» TASK STATEMENT
From the first line of the data through the line containing "return material, material.node_tree, shader", return each line exactly.

-*-*-

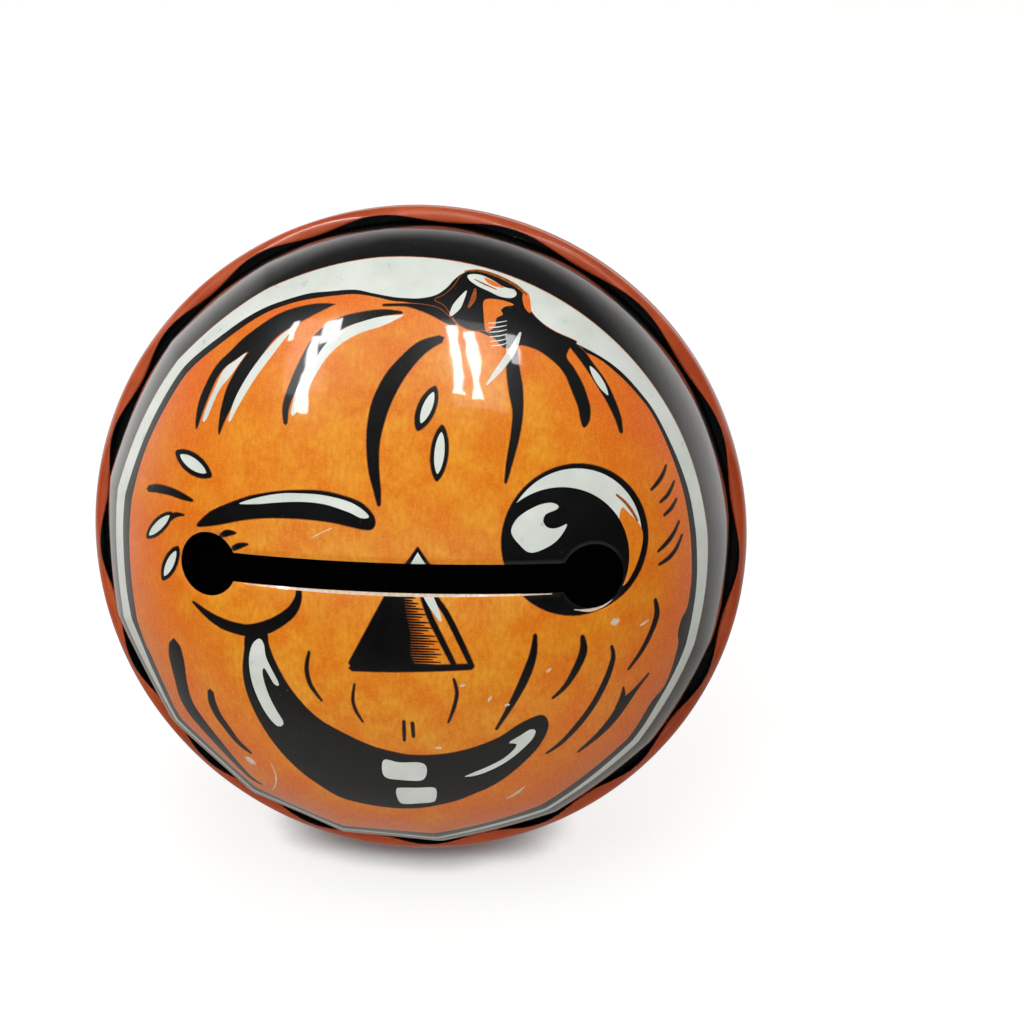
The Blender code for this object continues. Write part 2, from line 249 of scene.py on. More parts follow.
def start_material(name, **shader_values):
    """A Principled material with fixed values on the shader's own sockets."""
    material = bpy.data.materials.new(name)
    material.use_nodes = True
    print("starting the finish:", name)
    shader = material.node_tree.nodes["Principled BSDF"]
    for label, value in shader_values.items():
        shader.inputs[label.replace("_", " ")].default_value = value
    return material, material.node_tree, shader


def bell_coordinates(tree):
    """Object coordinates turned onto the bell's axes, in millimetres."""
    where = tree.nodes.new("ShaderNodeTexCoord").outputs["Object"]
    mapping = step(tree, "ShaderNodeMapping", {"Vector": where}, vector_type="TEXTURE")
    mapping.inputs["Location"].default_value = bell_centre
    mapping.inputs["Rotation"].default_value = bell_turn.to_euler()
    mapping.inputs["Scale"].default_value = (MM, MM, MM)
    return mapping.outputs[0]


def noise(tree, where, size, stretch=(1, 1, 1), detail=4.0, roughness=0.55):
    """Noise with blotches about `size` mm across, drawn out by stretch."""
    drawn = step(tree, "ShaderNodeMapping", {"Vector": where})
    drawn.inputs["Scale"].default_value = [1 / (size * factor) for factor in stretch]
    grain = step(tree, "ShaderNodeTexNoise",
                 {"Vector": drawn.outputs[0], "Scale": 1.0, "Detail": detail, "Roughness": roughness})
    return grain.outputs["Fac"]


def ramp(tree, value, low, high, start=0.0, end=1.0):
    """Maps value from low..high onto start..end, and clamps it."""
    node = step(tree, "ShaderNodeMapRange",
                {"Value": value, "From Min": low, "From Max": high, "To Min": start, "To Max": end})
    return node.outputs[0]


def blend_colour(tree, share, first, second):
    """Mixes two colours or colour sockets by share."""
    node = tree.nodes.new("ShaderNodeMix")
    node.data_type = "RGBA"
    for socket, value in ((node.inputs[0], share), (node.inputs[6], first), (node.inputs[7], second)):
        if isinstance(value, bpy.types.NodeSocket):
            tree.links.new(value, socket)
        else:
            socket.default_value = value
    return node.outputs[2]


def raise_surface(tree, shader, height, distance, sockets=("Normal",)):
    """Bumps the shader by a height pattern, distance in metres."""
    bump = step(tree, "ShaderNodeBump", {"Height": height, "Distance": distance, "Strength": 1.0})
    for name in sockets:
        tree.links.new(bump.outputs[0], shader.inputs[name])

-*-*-

» TASK RESPONSE
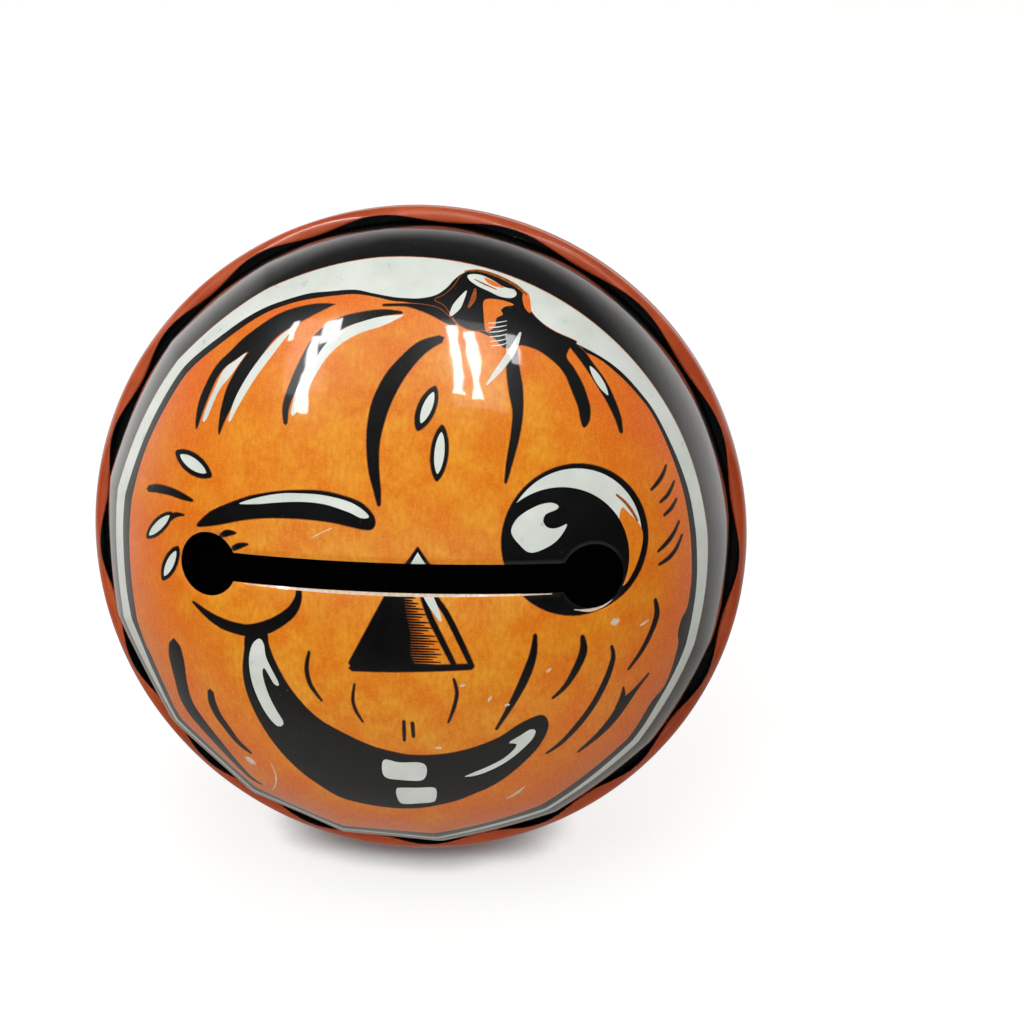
The Blender code for this object continues. Write part 2, from line 249 of scene.py on. More parts follow.
def start_material(name, **shader_values):
    """A Principled material with fixed values on the shader's own sockets."""
    material = bpy.data.materials.new(name)
    material.use_nodes = True
    print("starting the finish:", name)
    shader = material.node_tree.nodes["Principled BSDF"]
    for label, value in shader_values.items():
        shader.inputs[label.replace("_", " ")].default_value = value
    return material, material.node_tree, shader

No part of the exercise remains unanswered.